ワクチン接種者はそれほど重症化を心配することはない
佐々木)だから、変異したトゲトゲに対応するワクチンをつくらなければいけないという話です。いろいろな医療従事者の人たちの発信を横断的に読んでいるのですが、現状では、劇的に重症化するようなことはなさそうだと。いまのところ、既存のワクチンを打っていれば、それほど重症化を心配する必要はないようです。ただ、感染力が強いのは間違いないらしいです。
飯田)トゲトゲが変異しているから。
佐々木)どのくらい感染するのかもよくわからないので、今回のような日本の外国人流入禁止という、厳格化対応はよかったと思います。
重症化して倒れる前に感染が拡大するので弱毒化しない新型コロナウイルス
飯田)読売新聞1面トップで、入国禁止の例外の厳格化についても書かれています。日本人の方や永住者の方、その配偶者や子どもは「特段の事情」ということで入れる。その部分も厳格に運用し、水際対策を行うということのようです。
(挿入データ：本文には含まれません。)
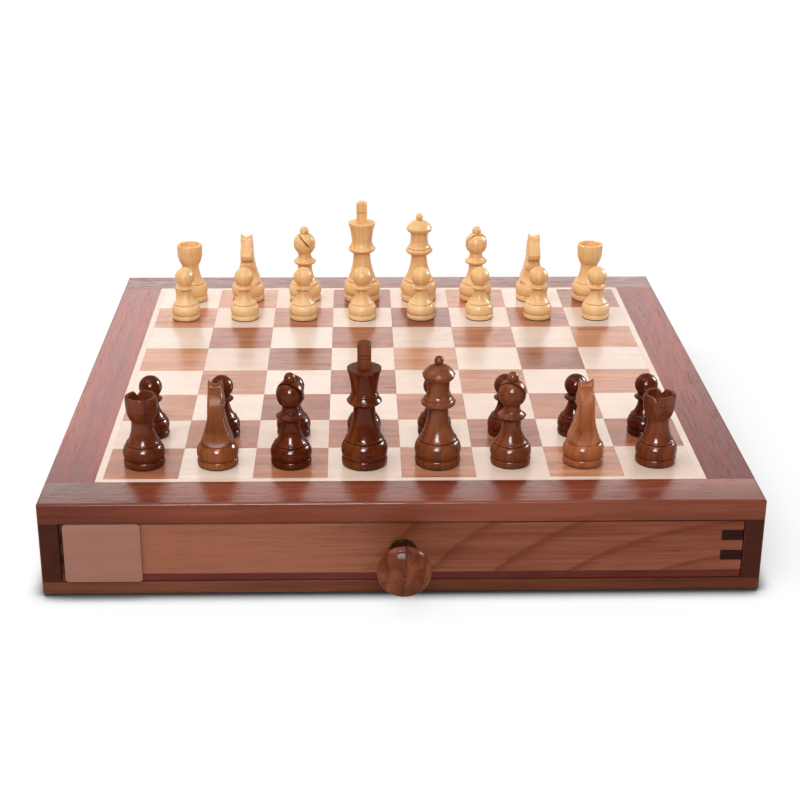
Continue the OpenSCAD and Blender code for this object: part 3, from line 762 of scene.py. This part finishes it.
bishop_foot, saw_w, slot_z = 23.6, 1.4, 46
bishop = turned("bishop", [
    *foot(bishop_foot, 12.4), *bead(bishop_foot, 12.4, 13.8),
    *bowed((8.9, 13.8), (5.1, 26.8), -1.1, 12), *collar(8.2, 5.8, 26.8, 29.2, 32, 5.5),
    *bowed((5, 32), (4.7, 36), -0.2, 5), *bowed((4.9, 36), (7.8, 43.4), 1.1, 10),
    *bowed((7.9, 43.4), (2.6, 50.5), 1.4, 12), *ball(3.3, 52.2, 2.83)], 96)
for files, team, off, tilt, turn in (((2, 5), "dark", 2.5, 20, -115),
                                     ((2,), "light", 0.3, 42, 0), ((5,), "light", 2.5, 20, 105)):
    saw = block([(-saw_w / 2, -6), (saw_w / 2, -6), (saw_w / 2, 9), (-saw_w / 2, 9)], 24)
    saw.transform(Matrix.Rotation(math.radians(turn), 4, "Z")
                  @ Matrix.Translation((off * MM, 0, slot_z * MM))
                  @ Matrix.Rotation(math.radians(tilt), 4, "Y"))
    stand("bishop", smooth(worked(bishop, saw)), bishop_foot, files, (team,))


# ---- Rooks -------------------------------------------------------------------------------
# A tower with a hollow top, filed across twice in a V to leave four battlements. The light
# ones are filed less deep, and their tops look flat from the front.

rook_foot, rook_top = 23.8, 42
rook = turned("rook", [
    *foot(rook_foot, 13), *bead(rook_foot, 13, 14.4), *bowed((9, 14.4), (6.2, 27.6), -0.9, 12),
    *bowed((6.7, 27.6), (9, 37), 0.7, 10), *bowed((9.15, 37), (8.95, rook_top), 0.12, 4),
    (7, rook_top), (7, 36.6), (0, 36.6)])
for files, team, slant, depth in (((0,), "dark", 20, 3), ((7,), "dark", -20, 3),
                                  ((0, 7), "light", 45, 0.9)):
    castle, over = rook, 3
    half = (depth + over) * 4.6 / 6
    for turn in (slant, slant + 90):
        three_square_file = block([(0, rook_top - depth), (half, rook_top + over),
                                   (-half, rook_top + over)], 48)
        three_square_file.transform(Matrix.Rotation(math.radians(turn), 4, "Z"))
        castle = worked(castle, three_square_file)
    stand("rook", smooth(castle), rook_foot, files, (team,))


# ---- Pawns -------------------------------------------------------------------------------
# The smallest men: a foot with a thin collar over it, and a ball on top. They stand in a
# row before the others.

pawn_foot = 20.2
pawn = turned("pawn", [
    *foot(pawn_foot, 11), *bead(pawn_foot, 11, 12.2), *bowed((7.6, 12.2), (4.2, 21.4), -0.8, 12),
    *collar(6.7, 4.8, 21.4, 22.8, 24.8, 4.7), (4.2, 24.8), *ball(6.8, 30.7, 4.2)])
stand("pawn", smooth(pawn), pawn_foot)


# ---- Knights -----------------------------------------------------------------------------
# A horse's head carved from a slab that spreads into the turned foot. Mane, cheek, eye,
# nostril and mouth are cut into its flat sides, and a slot parts the jaw from the chest.

def stroke(across, up, points):
    """How far places lie from a drawn line."""
    near = np.full(np.broadcast(across, up).shape, 1e9)
    for (x0, z0), (x1, z1) in zip(points, points[1:]):
        dx, dz = x1 - x0, z1 - z0
        t = np.clip(((across - x0) * dx + (up - z0) * dz) / (dx * dx + dz * dz + 1e-12), 0, 1)
        near = np.minimum(near, np.hypot(across - x0 - t * dx, up - z0 - t * dz))
    return near


def signed_distance(outline, across, up):
    """How far places lie outside a closed outline, negative inside it."""
    closed = outline + outline[:1]
    near = stroke(across, up, closed)
    inside = np.zeros(near.shape, bool)
    for (x0, z0), (x1, z1) in zip(closed, closed[1:]):
        if z0 != z1:
            crossing = x0 + (up - z0) * (x1 - x0) / (z1 - z0)
            inside ^= ((z0 > up) != (z1 > up)) & (across < crossing)
    return np.where(inside, -near, near)


def meet(a, b, blend):
    """What two solids share, with the edge between them rounded."""
    gap = np.maximum(blend - np.abs(a - b), 0) / blend
    return np.maximum(a, b) + gap * gap * blend / 4


def groove(distance, width, depth):
    """The depth of a gouge's cut at that distance from its middle."""
    return depth * np.exp(-(distance / width) ** 2)


def surface_of(name, values, low, step):
    """A mesh where the values on a grid pass through 0, negative being inside."""
    cells = tuple(n - 1 for n in values.shape)
    total, count = np.zeros((*cells, 3)), np.zeros(cells)
    crossings = []
    for axis in range(3):
        first = np.take(values, range(cells[axis]), axis)
        second = np.take(values, range(1, cells[axis] + 1), axis)
        crosses = (first < 0) != (second < 0)
        part = np.where(crosses, first / np.where(crosses, first - second, 1), 0)
        spot = np.moveaxis(np.indices(first.shape).astype(float), 0, -1)
        spot[..., axis] += part
        others = [a for a in range(3) if a != axis]
        for back in itertools.product((0, 1), repeat=2):
            cut = [slice(None)] * 3
            for other, b in zip(others, back):
                cut[other] = slice(b, b + cells[other])
            total += spot[tuple(cut)] * crosses[tuple(cut)][..., None]
            count += crosses[tuple(cut)]
        crossings.append((axis, others, crosses, first < 0))
    used = count > 0
    number = np.cumsum(used.ravel()).reshape(cells) - 1
    points = total[used] / count[used][:, None] * step + np.array(low)
    faces = []
    for axis, others, crosses, starts_inside in crossings:
        inner = [slice(None)] * 3
        for other in others:
            inner[other] = slice(1, cells[other])
        spots = np.argwhere(crosses[tuple(inner)])
        for other in others:
            spots[:, other] += 1
        ring = []
        for b0, b1 in ((1, 1), (0, 1), (0, 0), (1, 0)):
            cell = spots.copy()
            cell[:, others[0]] -= b0
            cell[:, others[1]] -= b1
            ring.append(number[tuple(cell.T)])
        quads = np.stack(ring, 1)
        flip = starts_inside[tuple(spots.T)] == (axis == 1)
        quads[flip] = quads[flip][:, ::-1]
        faces += quads.tolist()
    mesh = bpy.data.meshes.new(name)
    mesh.from_pydata((points * MM).tolist(), [], faces)
    return mesh


def line(start, end, bow, steps=6):
    """Points of an arc without its end, standing off to the left by bow."""
    return bowed(start, end, -bow, steps)[:-1]


knight_foot, neck_z = 23.8, 13.2
horse_side = [*line((10.2, 12.2), (5.6, 23), 1.2), *line((5.6, 23), (4.4, 31.2), -1.2),
              *line((4.4, 31.2), (9.6, 32.2), -0.5), *line((9.6, 32.2), (11.4, 37), -1),
              *line((11.4, 37), (5.2, 45.4), 0.5), *line((5.2, 45.4), (2, 51.5), -0.6),
              *line((2, 51.5), (-1.2, 47), -0.5), *line((-1.2, 47), (-8.6, 36.6), -1.6),
              *line((-8.6, 36.6), (-7.6, 22), -1), *line((-7.6, 22), (-10.2, 12.2), 0.9),
              (-10.2, 12.2)]
horse_front = [*line((10.2, 12.2), (4.7, 31), 0.6), (4.7, 31), (4.2, 51.5), (3.5, 51.5),
               *line((3.5, 51.5), (-3.5, 51.5), 3.4, 8), (-3.5, 51.5), (-4.2, 51.5),
               (-4.7, 31), *line((-4.7, 31), (-10.2, 12.2), 0.6), (-10.2, 12.2)]
step = 0.45
low, high = (-11.5, -11.5, 11.0), (11.5, 12.5, 53.0)
xs, ys, zs = (np.arange(a, b + step, step) for a, b in zip(low, high))
side_y, side_z = ys[:, None], zs[None, :]
side_off = signed_distance(horse_side, side_y, side_z)
front_off = signed_distance(horse_front, xs[:, None], zs[None, :])
behind = np.clip((1.0 - side_y) / 3 + 0 * side_z, 0, 1)
mane = behind * np.clip((side_z - 19) / 3, 0, 1)
mane_w = 4.4
strands = 0.5 + 0.5 * np.cos(math.tau * (side_z - 0.55 * side_y) / 3.1)
carving = mane * groove(side_off + mane_w, 0.45, 0.9)
carving = carving + (mane * np.clip((side_off + mane_w) / 1.2, 0, 1)
                     * (0.15 + 0.45 * strands ** 3))
eye_rim = np.hypot(side_y - 4.4, side_z - 42.0) - 1.5
nostril = np.hypot(side_y - 9.9, side_z - 37.4)
mouth = stroke(side_y, side_z, [(12.2, 34.6), (9.2, 35.0), (7.8, 35.6)])
cheek = stroke(side_y, side_z, [(3.8, 32.6), (1.4, 34.8), (0.8, 37.8), (1.8, 40.6)])
ear = stroke(side_y, side_z, [(1.0, 45.4), (1.9, 49.2)])
for off, width, depth in ((eye_rim, 0.45, 0.7), (nostril, 0.7, 1.2), (mouth, 0.4, 1.4),
                          (cheek, 0.5, 0.6), (ear, 0.5, 0.8)):
    carving = carving + groove(off, width, depth)
blank_r, flare = 10.2, 0.375
round_off = np.hypot(xs[:, None, None], ys[None, :, None]) - (
    blank_r + flare * (zs[None, None, :] - neck_z))
flat_sides = front_off[:, None, :] + carving[None, :, :]
half_gap = 1.05
jaw_gap = stroke(side_y, side_z, [(13.0, 29.9), (4.8, 31.95)]) - half_gap
head = meet(meet(side_off[None, :, :] + 0 * flat_sides, flat_sides, 1.4), round_off, 1.0)
head = meet(head, -(jaw_gap[None, :, :] + 0 * head), 0.4)
sunk = 0.4
head = np.maximum(head, (neck_z - sunk) - zs[None, None, :])
carved_head = surface_of("horse", head, low, step)
stand("knight", smooth(turned("knight", foot(knight_foot, neck_z))), knight_foot,
      top=smooth(carved_head, 50))


# ---- Last step ---------------------------------------------------------------------------
# Everything placed above is brought up to date.

bpy.context.view_layer.update()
佐々木)新型コロナウイルスは、「感染して変異すればするほど弱毒化する、毒が弱まる」と言われていたではないですか。専門家に聞くと、普通のウイルスは強ければ強いほどすぐ人が死んでしまい、感染しにくくなるため、映画にあるような「すぐに死んでしまうほどのウイルスが拡がって人類が絶滅する」という状況は、現実的にはあり得ないと。そんなにすぐ死んでしまったら、瞬く間に感染が収まってしまうと言います。
飯田)それほど強いウイルスであれば。
佐々木)ただ、今回の新型コロナウイルスは、発症する前に感染する。最も感染が多いのは、発症の数日前という話がありましたよね。重症化して倒れる前に感染が拡大するから、弱毒化しないのだと。
よくできているウイルス
佐々木)そう言われると、新型コロナウイルスが感染し始めたころ、厚労省のコロナ分科会の尾身茂先生が「このウイルスはよくできているな」と感心されたように話しているのをテレビで見たことがあります。いまになってみると、そういうことだったのかと。強い病気を発症させるのに、感染力も強く、弱毒化しないで感染拡大し続けるというメカニズムを、このウイルスは持っているということです。